At 5:53 PM, March 26, 2006, Blogger Grubber said...

LMAO, great story WG!!!!! Loved reading about it. Glad you made it, nice to see there are some helpful people in tne postal service!
cheers
Dave

 
At 10:48 PM, March 26, 2006, Blogger writergurl said...

Thanks to all who suggesed a script from this experience! I doubt there's enough material there for a feature but I might hammer out a short from it. Thanks for the suggestion!

Chris, dude, I soooo feel you. GAHHHH! Next time brother, next time!

Dave, yeah, see, it's not always bad at the Post Office, it's just the "going postal" that ya gotta watch for! ;)

 
At 10:49 PM, March 26, 2006, Blogger writergurl said...

Btw, look for a link in the sidebar in the next couple days that will let you read a couple shorts that I've already mentioned on the widdle blog here.

 
At 11:48 PM, March 27, 2006, Blogger Adam Renfro said...

good god, gurl, that's some serious stuff . . . haha, i can't believe my heart is pounding from reading about your episode

 
At 1:55 AM, March 29, 2006, Blogger mernitman said...

woa, that really is a blog-scroller! and yeah, it would make a good short.

interesting though isn't it, how when you put out a certain kind of energy, somehow it can come back at you through the right sort of person -- you generate it, they tune into it... that woman goes on the "Good Things About the Humans" list...

 
At 5:20 PM, March 29, 2006, Blogger writergurl said...

Slack, glad you hung on for the ride.

Billy, yes, that woman DESERVES to be on the list.

 
At 12:42 AM, March 31, 2006, Blogger The Film Diva said...

JEEZUS WEPT!! Good lord, woman! I almost had an anxiety-panic attack reading that! Why did you submit a script you hadn't finished??!! You're killing me! I'm one of those finish-things-a-month-in-advance folks....

 
At 4:14 PM, March 31, 2006, Blogger writergurl said...

FD... no, I submitted a short script for the first round, just to see if I could make it into the second round and then HAD to get it done and sent by the deadline. I had it written in my head and with a (ok, it was very spotty but still..) outline completed so it's not like I was totally winging it.

Just winging it some... ;)

 
At 6:28 PM, March 31, 2006, Anonymous Anonymous said...

This comment has been removed by a blog administrator.

 
At 6:53 PM, March 31, 2006, Blogger writergurl said...

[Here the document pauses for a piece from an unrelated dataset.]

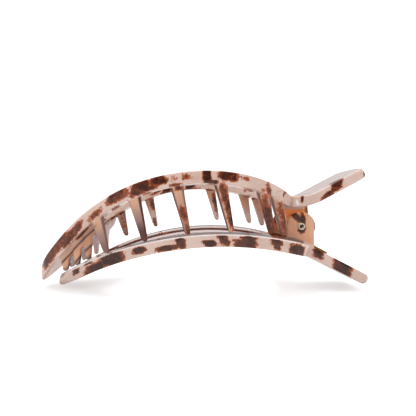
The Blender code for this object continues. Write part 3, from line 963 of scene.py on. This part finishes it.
def tortoise(name, browns, deep_brown):
    """Blush acetate with dark, feathered and speckled blotches.

    It has a faint painted glow where light would come through it: amber at the lugs, white where pale or
    painted with highlights.
    Its colour also carries painted shade, and a warm tint that partly stands in for light through the
    plastic in shade.
    """
    n = Nodes(name)
    field = n.attribute("blotch")
    warm = n.attribute("warm")
    dusk = n.attribute("dusk")
    pale = n.attribute("pale")
    swirl = n.noise(0.22, 4.0, 0.6, 0.6)
    ragged = n.noise(0.9, 4.0, 0.65, 0.4)
    fine = n.noise(3.4, 3.0, 0.7)
    streak = n.noise(1.0, 4.0, 0.6, 0.3, n.stretched((0.35, 1.2, 1.6)))
    torn = n.math("MULTIPLY_ADD", n.math("SUBTRACT", ragged, 0.5), 1.05, field)
    torn = n.math("MULTIPLY_ADD", n.math("SUBTRACT", swirl, 0.5), 0.5, torn)
    torn = n.math("MULTIPLY_ADD", n.math("SUBTRACT", fine, 0.5), 0.5, torn)
    fringe = n.step(torn, -0.08, 0.03)
    dark = n.step(torn, 0.0, 0.24)

    cloud = n.step(n.noise(0.12, 3.0, 0.5), 0.35, 0.65)
    base = n.mix(cloud, linear(230, 201, 187), linear(220, 188, 173))
    base = n.mix(n.step(streak, 0.5, 0.75, 0.0, 0.3), base, linear(234, 214, 204))
    peach = n.mix(cloud, linear(232, 184, 152), linear(224, 170, 136))
    amber = n.mix(cloud, linear(238, 146, 76), linear(226, 128, 64))
    # Peach below the plate and amber at the lugs, from the warm tint
    base = n.mix(n.step(warm, 0.0, 0.5), base, peach)
    base = n.mix(n.step(warm, 0.55, 1.0), base, amber)
    # Painted shade and dark lines: mauve, then dark brown where strongest
    base = n.mix(n.step(dusk, 0.0, 0.55), base, linear(168, 132, 122))
    base = n.mix(n.step(dusk, 0.5, 1.0), base, linear(92, 49, 38))
    # White over the pale areas and painted highlights, a little streaky
    streaky_whitening = n.math("MULTIPLY", pale, n.step(streak, 0.3, 0.6, 0.8, 1.0))
    base = n.mix(streaky_whitening, base, linear(238, 230, 232))

    rust = n.mix(n.step(fine, 0.35, 0.7), linear(172, 80, 38), linear(200, 112, 64))
    brown = n.mix(n.step(ragged, 0.36, 0.62), browns[0], browns[1])
    brown = n.mix(n.step(fine, 0.56, 0.74, 0.0, 0.6), brown, linear(172, 92, 52))
    deep = n.math("MULTIPLY", n.step(torn, 0.14, 0.3), n.step(swirl, 0.4, 0.6, 0.1, 0.9))
    brown = n.mix(deep, brown, deep_brown)
    colour = n.mix(fringe, base, rust)
    colour = n.mix(dark, colour, brown)

    glow = n.math("SUBTRACT", 0.32, n.math("MULTIPLY", dark, 0.28))
    lit_colour = n.mix(n.step(warm, 0.55, 0.85), linear(238, 228, 228), linear(255, 142, 63))
    lit = n.math("MAXIMUM", n.step(warm, 0.75, 1.0, 0.0, 0.15), n.math("MULTIPLY", pale, 0.14))
    scuffs = n.noise(1.0, 5.0, 0.7, 0.0, n.stretched((0.25, 9.0, 9.0)))
    roughness = n.step(scuffs, 0.45, 0.8, 0.12, 0.24)
    wave = n.noise(0.16, 2.0, 0.5)
    surface = n.math("MULTIPLY_ADD", fine, 0.01, n.math("MULTIPLY", wave, 0.6))
    return n.principled(
        Base_Color=colour,
        Roughness=roughness,
        IOR=1.49,
        Subsurface_Weight=glow,
        Subsurface_Radius=(1.0, 0.42, 0.25),
        Subsurface_Scale=0.0022,
        Emission_Color=lit_colour,
        Emission_Strength=lit,
        Coat_Weight=0.12,
        Coat_Roughness=0.05,
        Normal=n.bump(surface, 0.0003, 0.5),
    )


def plated_metal():
    """Pale gold plating on the rivet, rubbed brighter and duller in turn."""
    n = Nodes("rivet_plating")
    worn = n.noise(1.6, 4.0, 0.6)
    grain = n.noise(9.0, 3.0, 0.6)
    colour = n.mix(n.step(worn, 0.4, 0.65), linear(246, 238, 218), linear(220, 206, 178))
    return n.principled(
        Base_Color=colour,
        Metallic=0.65,
        Roughness=n.step(grain, 0.3, 0.75, 0.16, 0.34),
        Normal=n.bump(grain, 0.00004, 0.4),
    )


def bore_shade_and_glow():
    """The inside of the rivet: darker than the plating, as painted shade in the hole, and lifted by a
    faint painted glow.
    """
    n = Nodes("rivet_bore")
    mottle = n.noise(4.0, 3.0, 0.6)
    return n.principled(
        Base_Color=n.mix(mottle, linear(112, 96, 84), linear(150, 132, 116)),
        Metallic=0.3,
        Roughness=n.step(mottle, 0.3, 0.7, 0.4, 0.6),
        Emission_Color=linear(140, 118, 104),
        Emission_Strength=0.12,
    )


def brass():
    """Drawn brass wire, with a grain along it and a slight tarnish."""
    n = Nodes("spring_brass_wire")
    tarnish = n.noise(0.5, 4.0, 0.6)
    drawn = n.noise(2.0, 3.0, 0.6, 0.0, n.stretched((0.4, 6.0, 6.0)))
    colour = n.mix(n.step(tarnish, 0.4, 0.68), linear(224, 176, 98), linear(176, 120, 56))
    return n.principled(
        Base_Color=colour,
        Metallic=1.0,
        Roughness=n.step(drawn, 0.3, 0.7, 0.2, 0.36),
        Normal=n.bump(drawn, 0.00005, 0.4),
    )


# -------- metal pieces


def rivet():
    """The hollow pin: a tube whose ends are rolled outwards into rounded rims."""
    shank = EAR_FACES[1] + SIDE_GAP
    middle = (PIN_HEAD_RADIUS + PIN_BORE) / 2
    half = (PIN_HEAD_RADIUS - PIN_BORE) / 2
    rim = []
    for step in range(13):
        angle = math.pi * (1.0 - step / 12)
        rise = PIN_HEAD * (0.35 + 0.65 * math.sin(angle))
        rim.append((middle + half * math.cos(angle), shank + rise))
    end = [(PIN_BORE, shank - 1.0)] + rim + [(PIN_HEAD_RADIUS - 0.04, shank), (PIN_RADIUS, shank)]
    end += [(PIN_RADIUS, shank - 1.0)]
    profile = end + [(radius, -y) for radius, y in reversed(end)]
    bm = bmesh.new()
    rings = []
    for step in range(PIN_SIDES):
        angle = math.tau * step / PIN_SIDES
        ring = [bm.verts.new((r * math.cos(angle), y, r * math.sin(angle))) for r, y in profile]
        rings.append(ring)
    skin_rings(bm, rings, closed_loop=True, caps=False)
    return scene_object("rivet", bm)


def direction(degrees):
    """Unit vector in the side view at this heading above +X."""
    return Vector((math.cos(math.radians(degrees)), 0.0, math.sin(math.radians(degrees))))


def spring_leg(start, leg, profile):
    """A straight leg, a rounded knee, and a foot along the handle's inner face."""
    reach = HANDLE_PLATE / 2 + WIRE_RADIUS + SPRING_GAP
    length = 5.0
    gap = reach + 1.0
    while gap > reach:
        length += 0.05
        knee = start + leg * length
        middle, heading = profile(knee.x)
        gap = abs(knee.z - middle) * math.cos(heading)
    foot = direction(math.degrees(profile(knee.x + FOOT_LENGTH)[1]))
    path = [start + leg * length * share for share in (0.2, 0.4, 0.6, 0.8)]
    before, after = knee - leg * 0.8, knee + foot * 0.8
    for step in range(5):
        share = step / 4
        path.append(before.lerp(knee, share).lerp(knee.lerp(after, share), share))
    return path + [knee + foot * FOOT_LENGTH * share for share in (0.4, 0.6, 0.8, 1.0)]


def spring():
    """The wire: a leg on the lower handle, the coil, and a leg under the upper handle."""
    leave = math.radians(90 + LEG_HEADING)
    sweep = math.tau * (COIL_TURNS + 1) - 2 * leave
    steps = round(COIL_STEPS * sweep / math.tau)
    coil = []
    for step in range(steps + 1):
        angle = -leave - sweep * step / steps
        y = -COIL_HALF_LENGTH + 2 * COIL_HALF_LENGTH * step / steps
        coil.append(Vector((COIL_RADIUS * math.cos(angle), y, COIL_RADIUS * math.sin(angle))))
    lower_leg = spring_leg(coil[0], direction(-LEG_HEADING), LOWER_PROFILE)
    upper_leg = spring_leg(coil[-1], direction(LEG_HEADING), UPPER_PROFILE)
    path = lower_leg[::-1] + coil + upper_leg
    bm = bmesh.new()
    rings = []
    across = Vector((0.0, 1.0, 0.0))
    for index, point in enumerate(path):
        along = (path[min(index + 1, len(path) - 1)] - path[max(index - 1, 0)]).normalized()
        across = (across - along * across.dot(along)).normalized()
        other = along.cross(across)
        radius = WIRE_RADIUS * (0.75 if index in (0, len(path) - 1) else 1.0)
        ring = []
        for side in range(WIRE_SIDES):
            angle = math.tau * side / WIRE_SIDES
            offset = (across * math.cos(angle) + other * math.sin(angle)) * radius
            ring.append(bm.verts.new(point + offset))
        rings.append(ring)
    skin_rings(bm, rings)
    return scene_object("spring_wire", bm)


# -------- the object

rng = random.Random(SEED)
upper = moulded("upper_jaw_skin", upper_shapes(), *UPPER_PLATE)
paint_upper(upper, rng)
settle(upper)
upper.data.materials.append(tortoise(
    "tortoise_acetate_upper",
    (linear(74, 27, 14), linear(142, 68, 36)),
    linear(50, 16, 8),
))
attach(upper, "upper")
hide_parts("upper_jaw")

lower = moulded("lower_jaw_skin", lower_shapes(), *LOWER_PLATE)
paint_lower(lower, rng)
settle(lower)
lower.data.materials.append(tortoise(
    "tortoise_acetate_lower",
    (linear(64, 28, 19), linear(104, 54, 36)),
    linear(46, 23, 18),
))
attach(lower, "lower")
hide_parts("lower_jaw")

pin = rivet()
pin.data.materials.append(plated_metal())
pin.data.materials.append(bore_shade_and_glow())
for face in pin.data.polygons:
    centre = face.center
    if math.hypot(centre.x, centre.z) < PIN_BORE + 0.01:
        face.material_index = 1
pin.data.shade_smooth()
pin.data.set_sharp_from_angle(angle=math.radians(40))
settle(pin)
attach(pin, "lower")
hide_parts("hinge_pin")

wire = spring()
wire.data.shade_smooth()
wire.data.materials.append(brass())
settle(wire)
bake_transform(wire)
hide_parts("torsion_spring")


# -------- studio


def mixed_value(tree, share, a, b):
    """A node socket that is a where share is 0 and b where share is 1."""
    node = tree.nodes.new("ShaderNodeMix")
    node.data_type = "FLOAT"
    tree.links.new(share, node.inputs["Factor"])
    for socket, value in ((node.inputs["A"], a), (node.inputs["B"], b)):
        if isinstance(value, float):
            socket.default_value = value
        else:
            tree.links.new(value, socket)
    return node.outputs["Result"]


def studio_floor():
    """White to the camera, and darker in reflections, so that glossy undersides keep their colour."""
    n = Nodes("studio_floor")
    tint = n.noise(0.01, 2.0, 0.5)
    path = n.tree.nodes.new("ShaderNodeLightPath").outputs
    paper = n.mix(tint, (0.84, 0.89, 0.92, 1.0), (0.82, 0.87, 0.9, 1.0))
    n.principled(
        Base_Color=n.mix(path["Is Glossy Ray"], paper, (0.85, 0.74, 0.7, 1.0)),
        Roughness=0.9,
        Specular_IOR_Level=0.0,
        Emission_Color=(1.0, 1.0, 1.0, 1.0),
        Emission_Strength=mixed_value(n.tree, path["Is Camera Ray"], 0.05, 0.5),
    )
    bm = bmesh.new()
    bmesh.ops.create_grid(bm, x_segments=8, y_segments=8, size=6.0)
    floor = scene_object("studio_floor", bm)
    floor.location.z = -0.0002
    floor.data.materials.append(n.material)


def studio_world():
    """A white tent; what glossy faces reflect is darker, but for a bright patch straight above."""
    world = bpy.data.worlds.new("studio")
    bpy.context.scene.world = world
    world.use_nodes = True
    tree = world.node_tree
    background = tree.nodes["Background"]
    coordinates = tree.nodes.new("ShaderNodeTexCoord")
    split = tree.nodes.new("ShaderNodeSeparateXYZ")
    tree.links.new(coordinates.outputs["Generated"], split.inputs[0])

    def ramp(socket, low, high, to_low, to_high):
        node = tree.nodes.new("ShaderNodeMapRange")
        node.interpolation_type = "SMOOTHSTEP"
        tree.links.new(socket, node.inputs[0])
        for item, value in zip(node.inputs[1:5], (low, high, to_low, to_high)):
            item.default_value = value
        return node.outputs[0]

    def combine(operation, a, b):
        node = tree.nodes.new("ShaderNodeMath")
        node.operation = operation
        tree.links.new(a, node.inputs[0])
        tree.links.new(b, node.inputs[1])
        return node.outputs[0]

    overhead = ramp(split.outputs["Z"], 0.0, 0.9, 0.72, 1.0)
    front = ramp(split.outputs["Y"], -0.95, 0.1, 0.88, 1.05)
    light = combine("MULTIPLY", overhead, front)
    back_wall = ramp(split.outputs["Y"], -0.3, 0.9, 0.2, 0.38)
    patch = ramp(split.outputs["Z"], 0.8, 0.96, 0.0, 1.4)
    reflected = combine("ADD", back_wall, patch)
    path = tree.nodes.new("ShaderNodeLightPath").outputs
    strength = mixed_value(tree, path["Is Glossy Ray"], light, reflected)
    strength = mixed_value(tree, path["Is Camera Ray"], strength, 1.3)
    tree.links.new(strength, background.inputs["Strength"])
    background.inputs["Color"].default_value = (1.0, 1.0, 1.0, 1.0)


def softbox(name, place, target, size, power):
    """A rectangular lamp of this size and wattage at a place, turned to its target."""
    data = bpy.data.lights.new(name, "AREA")
    data.shape = "RECTANGLE"
    data.size, data.size_y = size
    data.energy = power
    made = bpy.data.objects.new(name, data)
    bpy.context.scene.collection.objects.link(made)
    made.location = place
    made.rotation_euler = (Vector(target) - Vector(place)).to_track_quat("-Z", "Y").to_euler()


CAMERA_OFFSET = (-41.9, -128.0, 7.9)  # from the hinge axis
LENS = 28.82
LENS_SHIFT = (0.0601, -0.0096)


def studio_camera():
    """A level camera on the -Y side, a little over the hinge axis."""
    data = bpy.data.cameras.new("camera")
    data.lens = LENS
    data.shift_x, data.shift_y = LENS_SHIFT
    data.clip_start = 0.005
    made = bpy.data.objects.new("camera", data)
    bpy.context.scene.collection.objects.link(made)
    made.location = HINGE + Vector(CAMERA_OFFSET) * MM
    made.rotation_euler = (math.radians(90.0), 0.0, 0.0)
    bpy.context.scene.camera = made


studio_floor()
studio_world()
softbox("overhead_strip", (-0.06, 0.02, 0.42), (0.0, 0.0, 0.02), (0.42, 0.035), 0.5)
studio_camera()
bpy.context.scene.view_settings.view_transform = "Standard"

Damn it! The last comment? Blog spam. (Reason for the removal.) Hopefully, it'll not be a recurring thing, I'd just as soon NOT turn on the word verification thing.

Keep your fingers crossed that I don't get more spam!

 
At 1:58 AM, April 01, 2006, Blogger The Film Diva said...

Well, I hope you learned your lesson -- all-nighters are for honeymooners and college kids.

 
At 12:35 AM, April 02, 2006, Blogger writergurl said...

Yes, ma'am.


;)

 
At 7:31 AM, April 24, 2006, Anonymous Anonymous said...

Wow! I wish you the best of luck in your aspirations. Your ordeal reminds me of a fun movie I saw a while back... Martin Scorsese’s “AFTER HOURS” with Griffin Dunne (http://www.imdb.com/title/tt0088680/).

Writing is not an easy thing to do, especially if you are an aspiring writer struggling to achieve a “big break” somehow. Couple this with the sad truth that many of us writers have a full-plate already (working our own soul-sucking 9-to-5 jobs... some of us married with families, or not). In my case, I do have the monotonous 9-to-5 job, with a twist – my wife lives and works 75 miles away from my job (and I’m a City of Cleveland Division of Water employee, obligated to live in Cleveland under a “residency clause”, she’s a high school teacher living and working in Youngstown). So much of my time is spent enduring a long-ass commute to and fro. Thanks to our illustrious, glorious leader (I like to call him “Sparkles McBang-Bang”), it will now become far less economically feasible to be with my wife as much as I would like to be. We both purchased a small house in Cleveland for me to stay at part-time (our “Chateau in the Hood”, we jokingly dub it... not in the best neighborhood, to be sure, but the mortgage is awesome).

I struggle to write anything, stealing moments whenever I can. Be it at 5:00 am over the weekend while my wife’s asleep, at 11:00ish a.m. at work during my hour lunch breaks, or while my wife is occupied with her home-based business (she bakes cakes). It’s uneven... maddening... limited... but at this point it’s all I’ve got. On the two or three days out of the week I spend alone in our Cleveland residence, I do get some work done. Once I fix my computer and get FD up and running there, that won’t be so bad.

I wrote my first spec script last year (just months before our wedding... you want to talk about CRAZY!). I think my wife is still upset at me for that. Hopefully, if I can sell it, she’ll see why I was so driven to write. The idea for it hit me back in 1996. It took me the better part of a decade to get my sh*t together and set it to paper though. Now that it’s out of me, I am onto my next 2-3 projects (the ideas keep on coming!). Hopefully I’ll gain some notice (or place in one of the competitions I’ve entered my first opus into). I could use the encouragement. If not, chalk it up to another pipe-dream. At least I’m doing something creative.

So yes, I can relate to your struggles. I think that’s part of what makes us writers so endearing (and the success of those who do break into the industry and shine that much more admirable and remarkable).

Best Regards – Best of Luck – Keep Dreaming BIG!